Pour rendre hommage à un des meilleurs écrivains africains, le Guinéen William Sassine, Makhily GASSAMA a fait appel à un genre particulier : « Le Nègre que je suis, dit-il, a la chance de pratiquer deux méthodes critiques : soit il fait appel au moule classique, fondé sur la rigueur dite « scientifique », soit il opte pour le moule traditionnel africain, volontairement panégyrique, qui est celle de nos aèdes. Cette dernière pratique a presque les mêmes composantes que l’élégie. C’est bien ce moule que le critique littéraire et ancien ministre de la Culture du Sénégal utilise ici pour rendre hommage au grand écrivain guinéen, mort le 9 février 1997».

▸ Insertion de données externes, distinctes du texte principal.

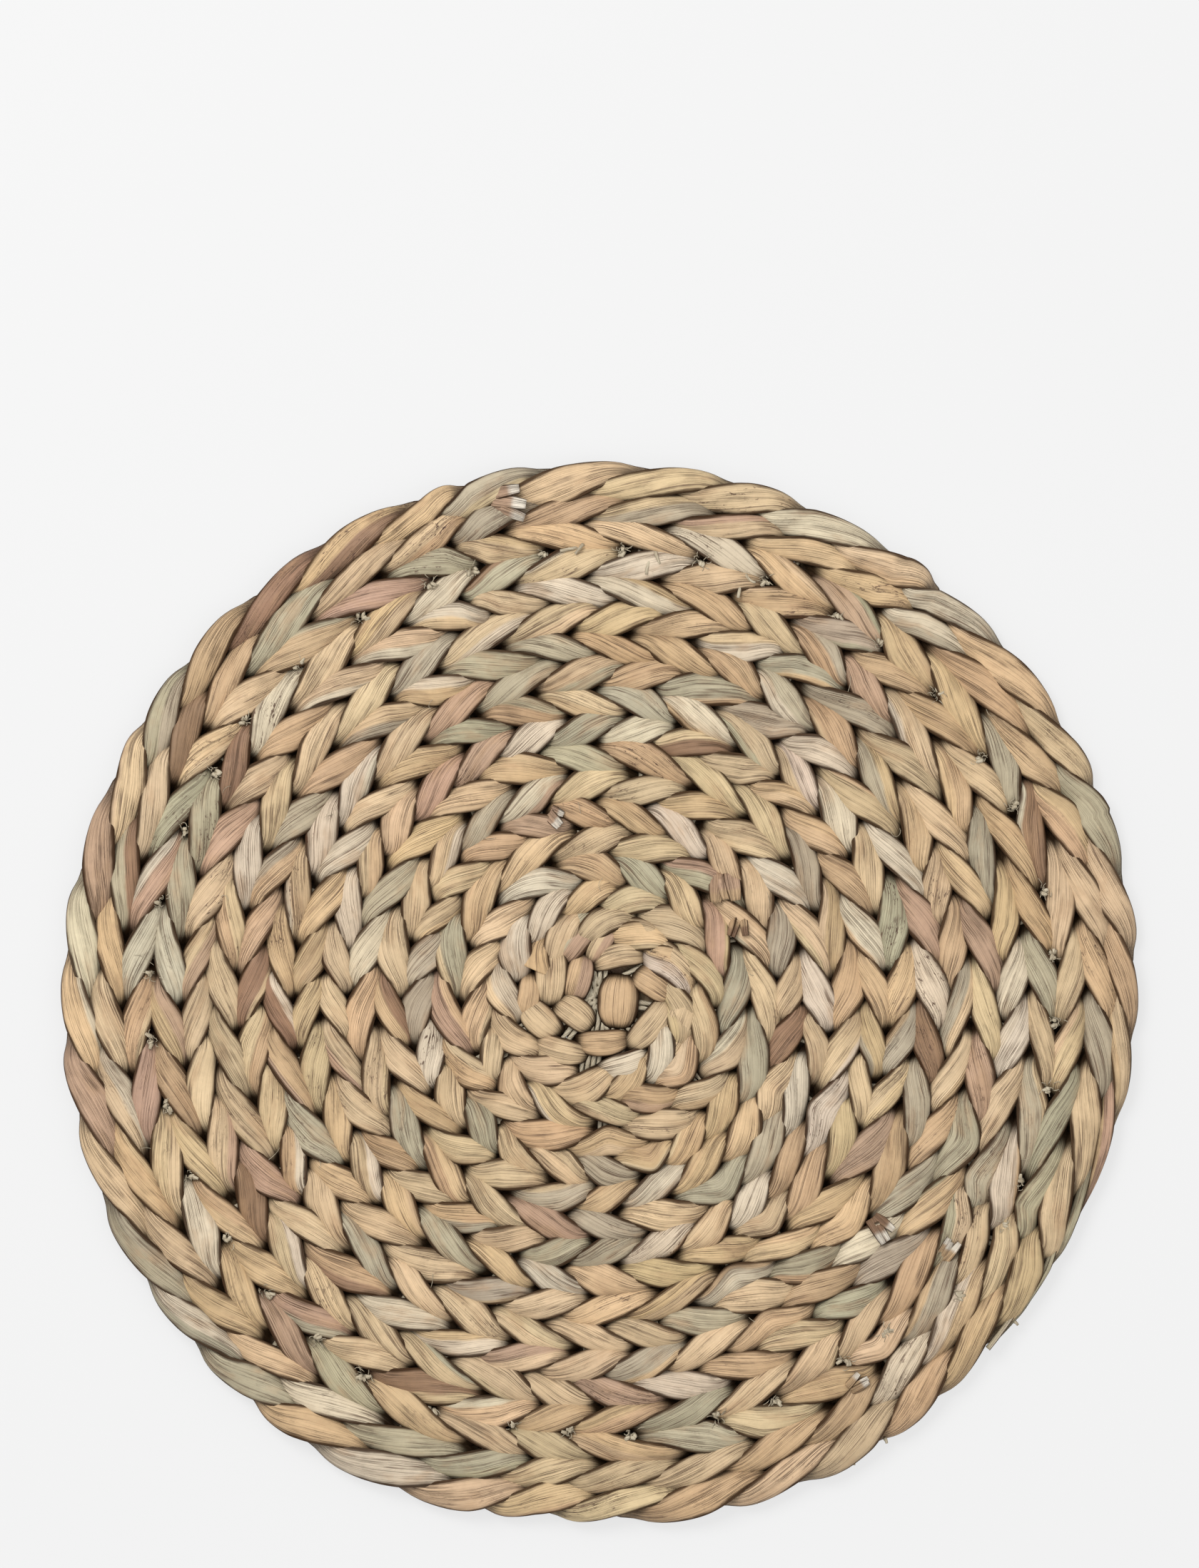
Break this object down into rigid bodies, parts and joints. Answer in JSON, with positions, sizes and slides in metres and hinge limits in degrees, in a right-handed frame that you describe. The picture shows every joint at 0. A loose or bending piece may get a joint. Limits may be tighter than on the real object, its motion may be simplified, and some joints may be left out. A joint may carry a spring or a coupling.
{
  "type": "water hyacinth placemat",
  "caption": "Round placemat twined from flattened water hyacinth stems round thin cord spokes, in a spiral of herringbone rows with a scalloped rim.",
  "frame": {"origin": "middle of the underside, where the mat rests", "axes": "+Z up through the thickness, with the good side up; +Y is up in the reference view, and the last row of twining runs out below and right of the middle, towards +X and -Y"},
  "size_m": [0.3734, 0.37, 0.009],
  "materials": {
    "straw": "dried plant stem, matt with a faint satin sheen"
  },
  "bodies": {
    "root": {"mat": "straw"}
  },
  "joints": []
}
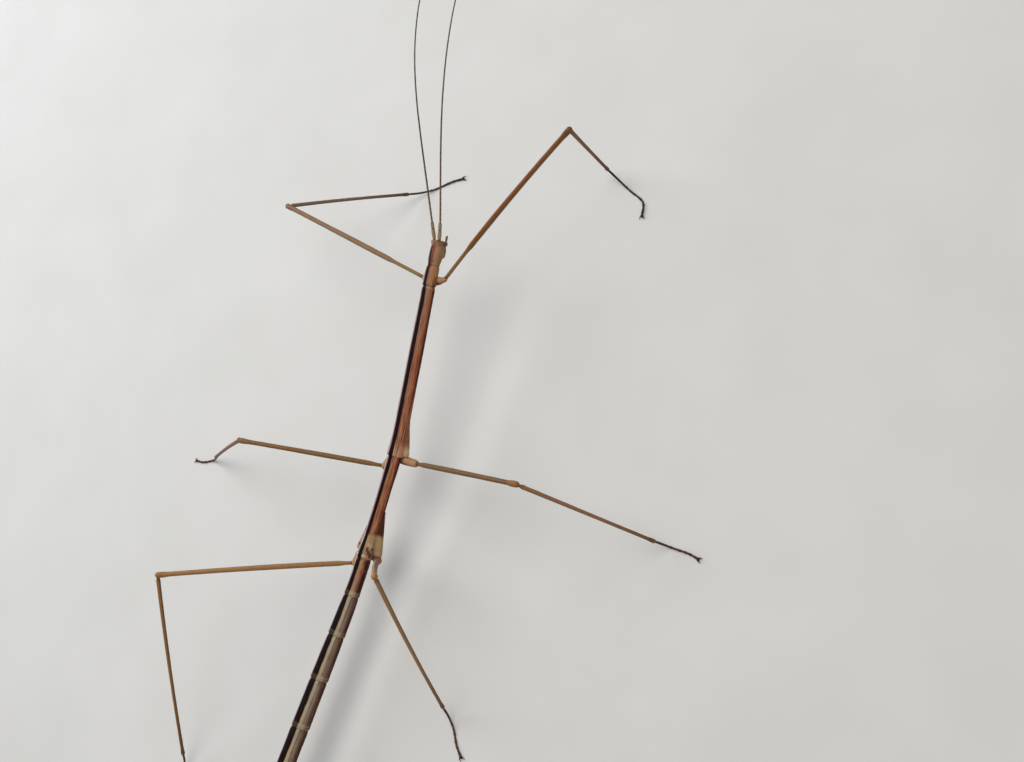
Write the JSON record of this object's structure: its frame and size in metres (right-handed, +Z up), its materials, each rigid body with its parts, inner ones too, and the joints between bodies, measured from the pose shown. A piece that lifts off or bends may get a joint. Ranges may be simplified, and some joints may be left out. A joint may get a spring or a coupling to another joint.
{
  "type": "stick insect",
  "caption": "Slender wingless stick insect standing on its feet with raised feelers, a life-size still model with a black stripe along its back.",
  "frame": {"origin": "on the floor under the middle of the whole insect's bounding box", "axes": "+Z up, head towards +Y, the insect's right side towards +X"},
  "size_m": [0.1052, 0.1578, 0.0385],
  "materials": {
    "thorax": "orange-brown glossy cuticle with a black stripe down the back, bordered pale, and a dark line low on each side",
    "abdomen": "cream and brown glossy cuticle with a black stripe down the back, a pale band beside it and a maroon edge line",
    "head": "reddish-brown to tan cuticle, satin",
    "eye": "dark reddish brown, glossy",
    "leg": "golden to olive-brown cuticle, darker underneath, satin",
    "coxa": "beige to orange-tan cuticle, satin",
    "tarsus": "dark grey-brown, dull",
    "feeler": "pale tan at the root to grey-brown, dull"
  },
  "bodies": {
    "root": {"prothorax": "thorax", "mesothorax": "thorax", "metathorax": "thorax", "abdomen_1": "abdomen", "abdomen_2": "abdomen", "abdomen_3": "abdomen", "abdomen_4": "abdomen", "abdomen_5": "abdomen", "abdomen_6": "abdomen", "abdomen_7": "abdomen", "abdomen_8": "abdomen", "abdomen_9": "abdomen", "abdomen_10": "abdomen", "eye_left": "eye", "eye_right": "eye", "head": "head", "mouthparts": "head", "feeler_left_root": "feeler", "feeler_left_near": "feeler", "feeler_left_far": "feeler", "feeler_right_root": "feeler", "feeler_right_near": "feeler", "feeler_right_far": "feeler", "tail_plate": "abdomen", "cercus_left": "abdomen", "cercus_right": "abdomen", "coxa_front_right": "coxa", "femur_front_right": "leg", "tibia_front_right": "leg", "tarsus_front_right": "tarsus", "coxa_front_left": "coxa", "femur_front_left": "leg", "tibia_front_left": "leg", "tarsus_front_left": "tarsus", "coxa_mid_right": "coxa", "femur_mid_right": "leg", "tibia_mid_right": "leg", "tarsus_mid_right": "tarsus", "coxa_mid_left": "coxa", "femur_mid_left": "leg", "tibia_mid_left": "leg", "tarsus_mid_left": "tarsus", "coxa_hind_right": "coxa", "femur_hind_right": "leg", "tibia_hind_right": "leg", "tarsus_hind_right": "tarsus", "coxa_hind_left": "coxa", "femur_hind_left": "leg", "tibia_hind_left": "leg", "tarsus_hind_left": "tarsus"}
  },
  "joints": []
}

Mon ami, compatriote de Sassine, le dramaturge Ahmed Tidjani Cissé, le regretté ministre de la Culture, m’a raconté une anecdote fort piquante, que voici – qui n’a pas besoin de commentaire :

« Quatre jours avant sa disparition, le petit iconoclaste, ployant sous la chape de la grandeur et de l’incompréhension, se pointe un soir chez moi pour me proposer la rédaction d’une pièce de théâtre à deux, mais chacun œuvrant dans la solitude du créateur démiurge ! Celui d’entre nous deux qui estimera qu’il en a marre de naviguer à vue sur des pages infinies de l’écriture vient voir l’autre et lui présente sa partition. Les deux textes se « marient » pour le pire et pour le meilleur. Ensuite on trouve un metteur en scène pour faire jouer la pièce.

– Mais Sassine, le thème, les personnages, les actes… ?

– T’occupe pas, petit politicien. Le thème, c’est l’actualité du mensonge, du stupre, de la vente de l’Afrique à l’encan…

– Et les personnages ?

– C’est vous les voleurs de l’argent du peuple, c’est moi… [à l’époque Ahmed T. Cissé était député] Allez, petit, au boulot et tout de suite. Mon ami Sassine tourne le talon et me laisse dans la tourmente de celui qui doit écrire la moitié d’un texte de théâtre sans aucune idée de la manière dont l’autre va procéder. Quatre jours plus tard la radio annonce son départ… pour toujours »…

C’était avec stupéfaction que nous avions appris, à Paris, par une dépêche de l’historien guinéen Djibril Tamsir Niane, la mort de Williams Sassine. La perte demeure et demeurera inestimable parce que cet enfant de Guinée est sinon le meilleur, en tout cas un des illustres romanciers africains de sa génération. Mais, dit-on, un génie ne meurt pas : il vit à travers chaque mot, chaque image, chaque page de son œuvreii; il est en communion avec ses lecteurs de génération en génération. Dialogue dynamique. Dialogue constructeur. Dialogue éternel.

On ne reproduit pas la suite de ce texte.